Irish Film Institute -Strictly Ballroom

Strictly Ballroom

Director: Baz Luhrmann

Australia| 1992| Colour| Musical| 94 min


Before William Shakespeare’s Romeo and Juliet, Australian director Baz Luhrman displayed his skill for visual inventiveness and a taste for the unconventional with Strictly Ballroom, his feature film debut.
Set in Waratow, South Australia, the film is a variation on an old genre – the competition film. Part Saturday Night Fever, part Spinal Tap ‘mocumentary’, the story follows the build-up to the Pan Pacific Grand Prix Amateur Dancing Championships (the title greatly overstates the event) and the preparations of one dancer in particular, Scott Hastings.

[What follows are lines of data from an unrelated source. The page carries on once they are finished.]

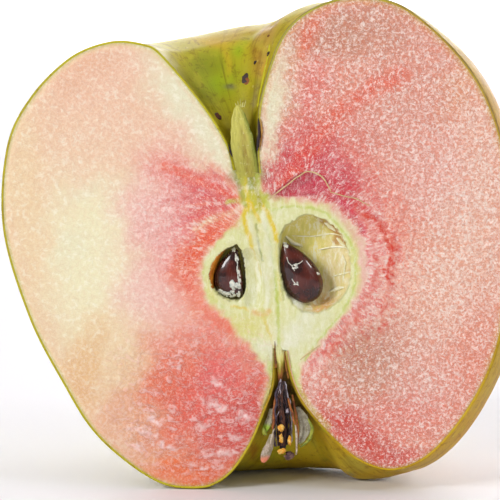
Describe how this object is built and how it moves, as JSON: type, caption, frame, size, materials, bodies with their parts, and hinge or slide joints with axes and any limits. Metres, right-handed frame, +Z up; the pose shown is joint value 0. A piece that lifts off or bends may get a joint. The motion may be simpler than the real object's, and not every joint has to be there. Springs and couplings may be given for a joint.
{
  "type": "apple half",
  "caption": "Apple cut in half lengthwise through stem, core and calyx, standing on the lobes round its calyx with the cut face forward.",
  "frame": {"origin": "middle of the bounding box on the surface that the apple half stands on", "axes": "+Z up; the cut face is vertical and faces -Y; +X is to the right seen from the front; the core's axis leans 7 degrees to -X"},
  "size_m": [0.0698, 0.0374, 0.0663],
  "materials": {
    "flesh": "moist cut flesh, cream to coral and pink, with yellow-green waxy skin behind",
    "stem": "pale green woody stem, cut lengthwise",
    "seed": "glossy dark brown seed coat",
    "dry_flower": "dry dark purple-brown styles",
    "thread": "dry orange-brown filament",
    "pollen": "dry orange-yellow pollen sac",
    "sepal": "dry hairy grey-green sepal with a bright green edge"
  },
  "bodies": {
    "root": {"apple_flesh": "flesh", "stem": "stem", "seed_right": "seed", "seed_left": "seed", "style_bundle": "dry_flower", "filament_left": "thread", "filament_right": "thread", "filament_front": "thread", "sepal_left": "sepal", "sepal_right": "sepal", "sepal_tip": "sepal", "anther_top": "pollen", "anther_middle": "pollen", "anther_side": "pollen", "anther_low": "pollen", "anther_dark": "dry_flower"}
  },
  "joints": []
}
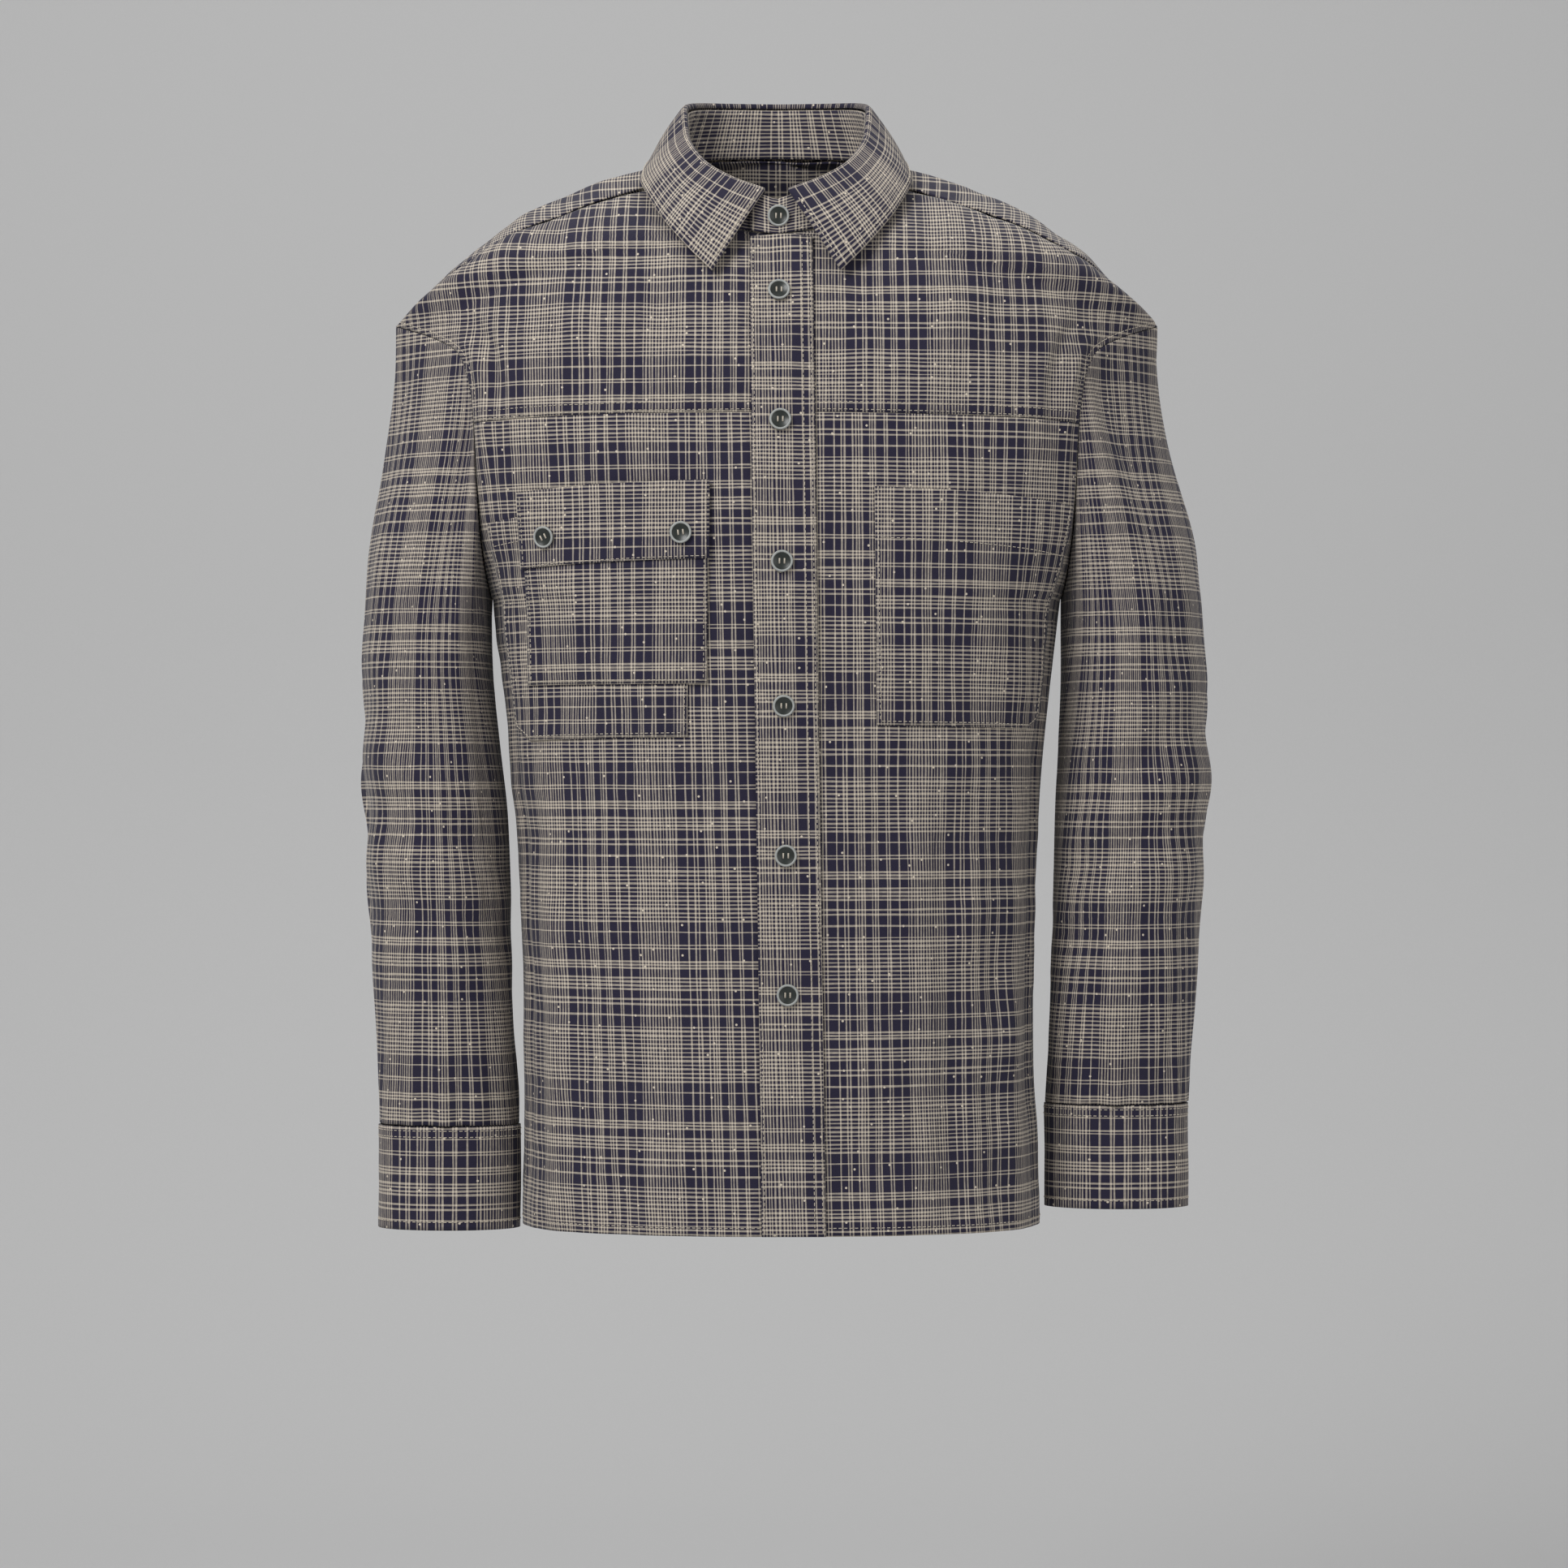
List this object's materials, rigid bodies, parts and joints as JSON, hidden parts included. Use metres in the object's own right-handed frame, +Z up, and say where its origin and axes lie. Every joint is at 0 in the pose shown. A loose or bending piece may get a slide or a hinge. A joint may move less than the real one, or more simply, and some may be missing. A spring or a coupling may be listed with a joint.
{
  "type": "long-sleeved button-front linen shirt",
  "caption": "Long-sleeved linen shirt in its hollow worn shape, with a turned-down collar, buttoned front strip, layered chest pockets, drop shoulders and buttoned cuffs",
  "frame": {"origin": "middle of the neck, level with the tops of the shoulders, where the wearer holds the shirt up", "axes": "+X to the wearer's left, +Y to the back, +Z up"},
  "size_m": [0.596, 0.2501, 0.8025],
  "materials": {
    "check_linen": "slubby plain-weave linen, navy and ecru check, matt",
    "button": "dark moulded four-hole buttons with a pale rim, satin"
  },
  "bodies": {
    "root": {"back_panel": "check_linen", "back_yoke": "check_linen", "button_1": "button", "button_2": "button", "button_3": "button", "button_4": "button", "button_5": "button", "button_6": "button", "button_placket": "check_linen", "button_stand": "button", "chest_pocket_left": "check_linen", "collar_leaf": "check_linen", "collar_stand": "check_linen", "cuff_button_left": "button", "cuff_button_right": "button", "cuff_left": "check_linen", "cuff_right": "check_linen", "flap_button_1": "button", "flap_button_2": "button", "lower_front_left": "check_linen", "lower_front_right": "check_linen", "pocket_back_patch": "check_linen", "pocket_flap": "check_linen", "pocket_front_patch": "check_linen", "sleeve_left": "check_linen", "sleeve_right": "check_linen", "upper_front_left": "check_linen", "upper_front_right": "check_linen"}
  },
  "joints": []
}
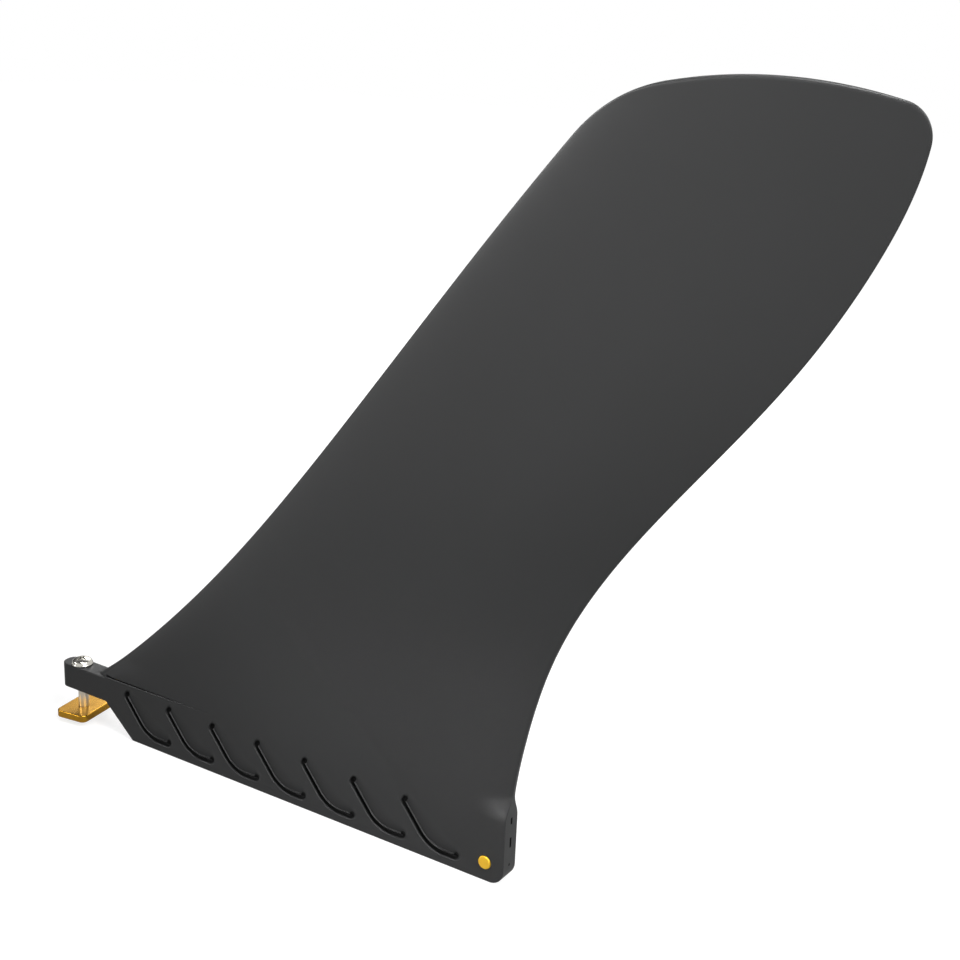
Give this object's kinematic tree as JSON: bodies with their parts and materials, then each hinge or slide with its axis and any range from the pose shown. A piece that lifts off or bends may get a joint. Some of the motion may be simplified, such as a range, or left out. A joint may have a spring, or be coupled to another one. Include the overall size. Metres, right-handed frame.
{
  "type": "paddleboard fin",
  "caption": "Raked nylon centre fin with a grooved base for a slotted fin box, a brass cross pin at its rear, and a screw with a small brass track plate at its front.",
  "frame": {"origin": "middle of the base's flat bottom face, the face that lies on the floor of the fin box", "axes": "+X from the screw's tongue at the front to the cross pin at the rear, +Y across the base, +Z from the base out along the blade"},
  "size_m": [0.3051, 0.0184, 0.2521],
  "materials": {
    "black_nylon": "satin black moulded nylon with a faint fine grain",
    "brass": "plain machined brass",
    "stainless_steel": "bright turned stainless steel"
  },
  "bodies": {
    "root": {"moulded_fin": "black_nylon", "cross_pin": "brass", "fin_screw": "stainless_steel", "track_plate": "brass"}
  },
  "joints": []
}
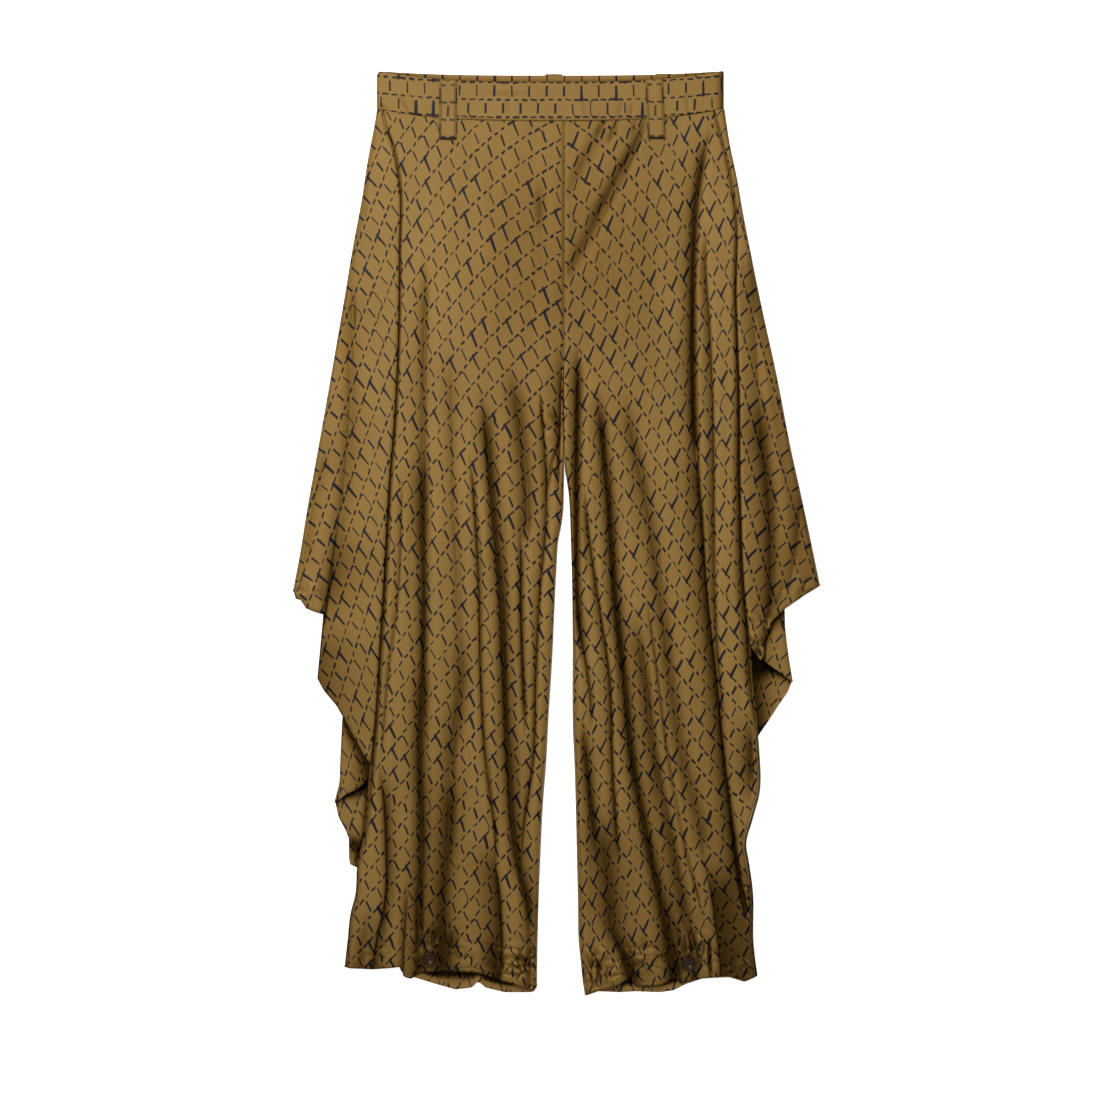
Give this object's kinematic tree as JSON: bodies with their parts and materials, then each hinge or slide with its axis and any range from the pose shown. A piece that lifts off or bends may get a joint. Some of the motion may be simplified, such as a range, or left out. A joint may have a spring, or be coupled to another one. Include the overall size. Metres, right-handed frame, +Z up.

Forgetting momentarily that the rules state ‘strictly ballroom dancing’, Scott finds himself abandoned by his partner after a brief and damaging outburst of improvisation. A pariah of the dancing community he is forced to partner frumpy Fran, who, convinced of his talent, becomes the prime agent of his comeback. The story is a familiar one – ‘if at first you don’t succeed . . .’, but Lurmann’s treatment of the material is so fresh, the characters and setting so original, that the film takes on the quality of a fable, liberated from its insular environment and achieving cult classic status as a consequence.